● **Task details**: Output all of the data below exactly as given.

________

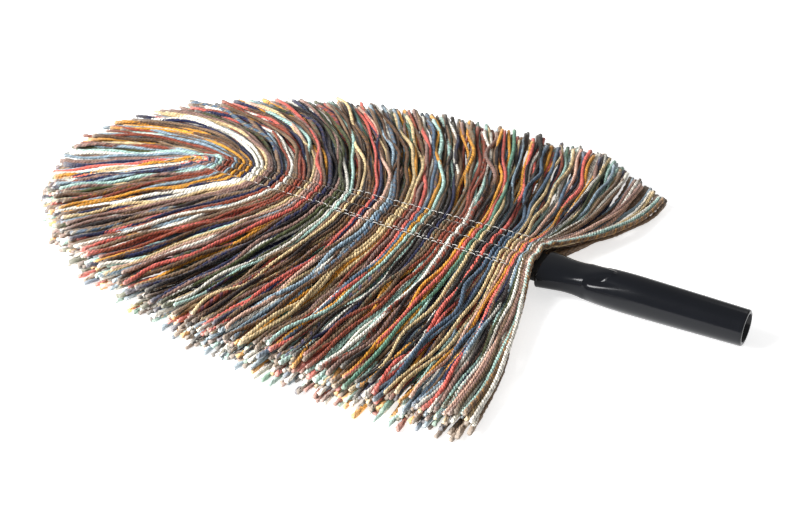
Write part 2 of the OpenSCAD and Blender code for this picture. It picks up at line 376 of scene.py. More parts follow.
def thread_material(colour):
    """Bonded sewing thread with the two plies' spiral."""
    m = Maker("sewing_thread")
    spiral = (m.part(m.place((1.0, 5200.0, 1.0), "strand"), 1)
              + m.part(m.place((4 * math.pi, 1.0, 1.0), "strand"), 0)).sine()
    soil = m.noise(m.place(), 90.0, 3.0)
    base = m.mix((soil - 0.35).clamp(0.0, 1.0), (*colour, 1), (0.52, 0.5, 0.46, 1))
    return m.surface({"Base Color": base, "Roughness": 0.55, "Sheen Weight": 0.15,
                      "Normal": m.bump(spiral, 0.0002, 0.8)})


def floor_material(colour):
    """Pale matt floor with a trace of unevenness."""
    m = Maker("pale_floor")
    cloud = m.noise(m.place(), 3.0, 2.0)
    base = m.mix(cloud, (*colour, 1), tuple(c * 0.985 for c in colour) + (1,))
    return m.surface({"Base Color": base, "Roughness": 0.85, "Specular IOR Level": 0.1,
                      "Emission Color": (1, 1, 1, 1), "Emission Strength": 0.66})


# ---------------------------------------------------------------- meshes from grids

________

● **Response**:
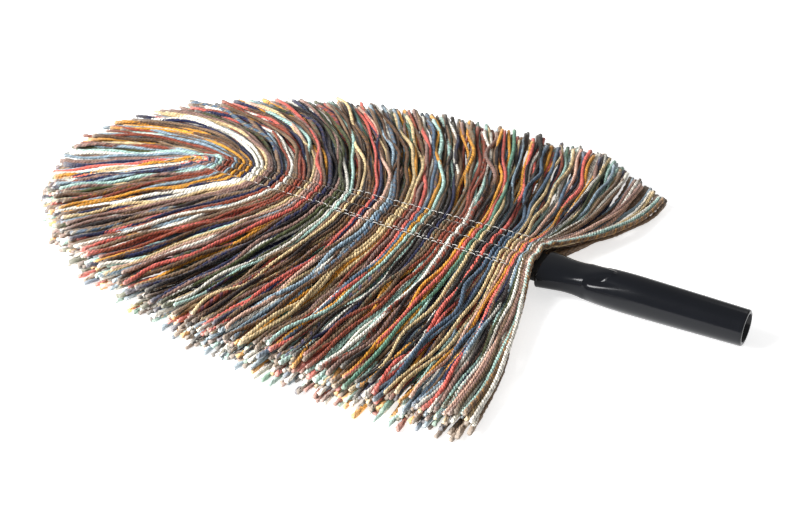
Write part 2 of the OpenSCAD and Blender code for this picture. It picks up at line 376 of scene.py. More parts follow.
def thread_material(colour):
    """Bonded sewing thread with the two plies' spiral."""
    m = Maker("sewing_thread")
    spiral = (m.part(m.place((1.0, 5200.0, 1.0), "strand"), 1)
              + m.part(m.place((4 * math.pi, 1.0, 1.0), "strand"), 0)).sine()
    soil = m.noise(m.place(), 90.0, 3.0)
    base = m.mix((soil - 0.35).clamp(0.0, 1.0), (*colour, 1), (0.52, 0.5, 0.46, 1))
    return m.surface({"Base Color": base, "Roughness": 0.55, "Sheen Weight": 0.15,
                      "Normal": m.bump(spiral, 0.0002, 0.8)})


def floor_material(colour):
    """Pale matt floor with a trace of unevenness."""
    m = Maker("pale_floor")
    cloud = m.noise(m.place(), 3.0, 2.0)
    base = m.mix(cloud, (*colour, 1), tuple(c * 0.985 for c in colour) + (1,))
    return m.surface({"Base Color": base, "Roughness": 0.85, "Specular IOR Level": 0.1,
                      "Emission Color": (1, 1, 1, 1), "Emission Strength": 0.66})


# ---------------------------------------------------------------- meshes from grids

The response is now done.